[Data section]:
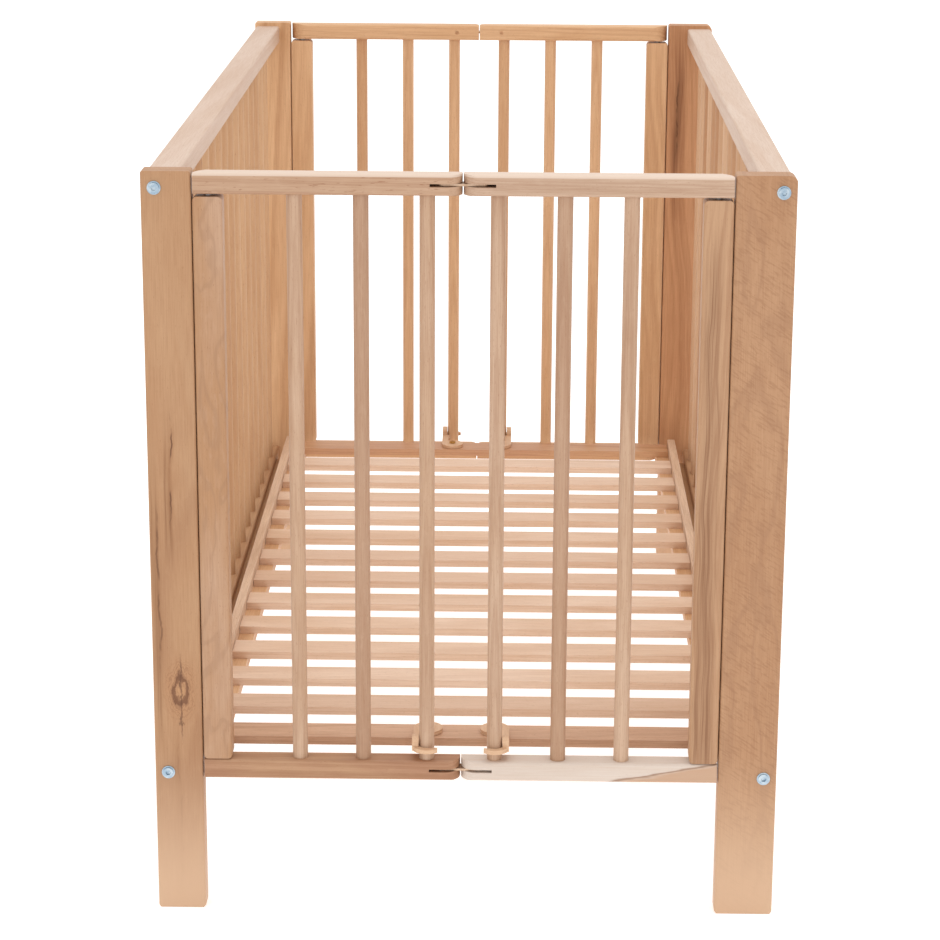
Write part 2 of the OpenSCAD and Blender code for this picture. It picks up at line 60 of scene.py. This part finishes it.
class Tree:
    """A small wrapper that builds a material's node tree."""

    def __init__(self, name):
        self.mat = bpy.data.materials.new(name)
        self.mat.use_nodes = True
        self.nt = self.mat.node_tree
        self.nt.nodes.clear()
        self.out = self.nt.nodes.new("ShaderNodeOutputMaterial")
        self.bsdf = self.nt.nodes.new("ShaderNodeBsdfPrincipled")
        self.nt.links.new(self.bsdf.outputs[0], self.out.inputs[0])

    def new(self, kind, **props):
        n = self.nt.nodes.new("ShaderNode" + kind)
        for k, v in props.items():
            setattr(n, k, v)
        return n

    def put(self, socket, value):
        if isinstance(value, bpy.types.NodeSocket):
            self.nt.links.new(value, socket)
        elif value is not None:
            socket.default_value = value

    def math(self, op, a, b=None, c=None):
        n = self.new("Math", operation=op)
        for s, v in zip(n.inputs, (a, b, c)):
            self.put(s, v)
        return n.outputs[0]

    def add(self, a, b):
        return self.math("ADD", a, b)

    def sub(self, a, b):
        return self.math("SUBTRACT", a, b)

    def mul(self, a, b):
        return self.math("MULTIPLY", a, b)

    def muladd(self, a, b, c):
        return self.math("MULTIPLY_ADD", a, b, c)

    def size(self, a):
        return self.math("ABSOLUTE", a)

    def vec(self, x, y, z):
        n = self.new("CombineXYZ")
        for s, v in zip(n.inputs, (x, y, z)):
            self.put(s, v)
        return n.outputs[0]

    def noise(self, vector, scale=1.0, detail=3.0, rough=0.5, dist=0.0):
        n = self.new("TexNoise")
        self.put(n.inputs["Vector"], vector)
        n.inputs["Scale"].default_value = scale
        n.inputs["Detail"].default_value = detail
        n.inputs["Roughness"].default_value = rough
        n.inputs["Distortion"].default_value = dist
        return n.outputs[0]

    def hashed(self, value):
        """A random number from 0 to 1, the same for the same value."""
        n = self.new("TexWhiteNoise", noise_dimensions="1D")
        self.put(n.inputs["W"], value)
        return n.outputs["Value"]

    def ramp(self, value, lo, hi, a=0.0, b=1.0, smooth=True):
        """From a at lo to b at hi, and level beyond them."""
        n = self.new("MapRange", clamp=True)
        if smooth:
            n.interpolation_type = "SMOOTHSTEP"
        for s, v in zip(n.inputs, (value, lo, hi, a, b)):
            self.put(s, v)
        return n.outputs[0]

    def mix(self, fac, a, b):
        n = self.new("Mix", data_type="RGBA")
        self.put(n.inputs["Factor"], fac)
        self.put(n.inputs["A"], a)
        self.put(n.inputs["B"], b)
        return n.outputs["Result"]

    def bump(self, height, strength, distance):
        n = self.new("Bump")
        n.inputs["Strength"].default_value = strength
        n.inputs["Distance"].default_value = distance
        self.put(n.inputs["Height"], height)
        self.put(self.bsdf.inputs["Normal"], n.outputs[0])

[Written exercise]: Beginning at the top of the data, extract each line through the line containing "small wrapper that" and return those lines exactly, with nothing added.

[Finished task]:
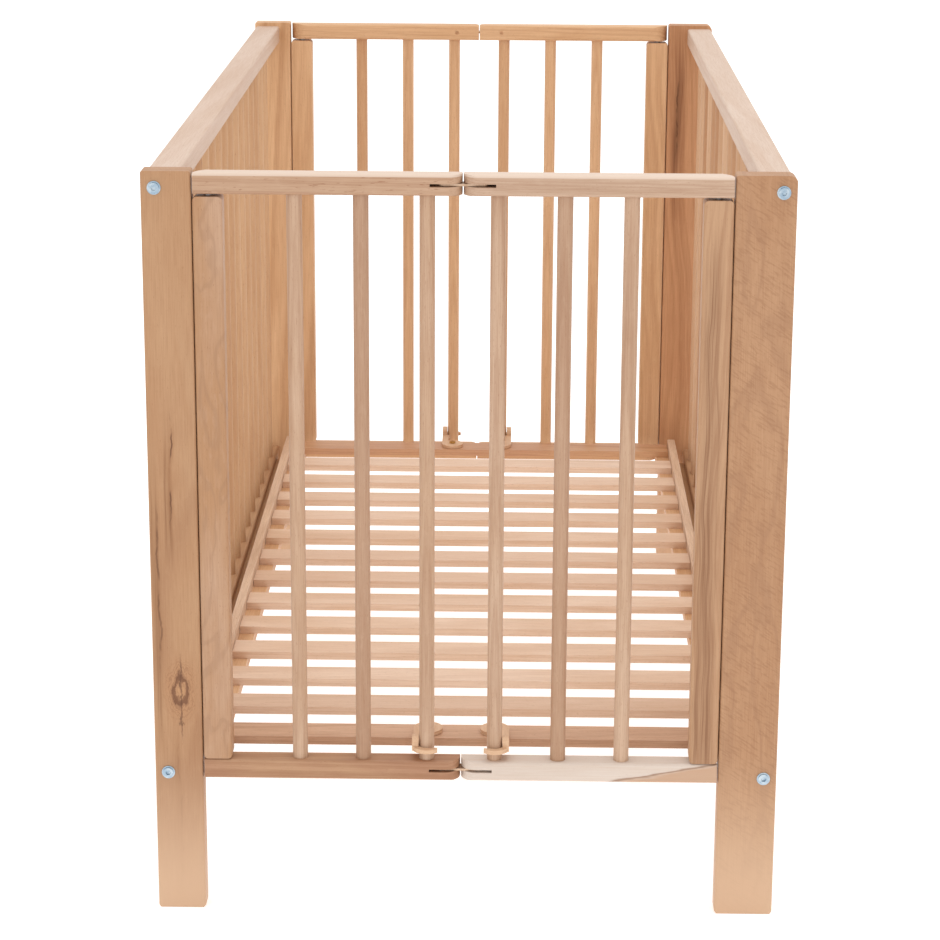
Write part 2 of the OpenSCAD and Blender code for this picture. It picks up at line 60 of scene.py. This part finishes it.
class Tree:
    """A small wrapper that builds a material's node tree."""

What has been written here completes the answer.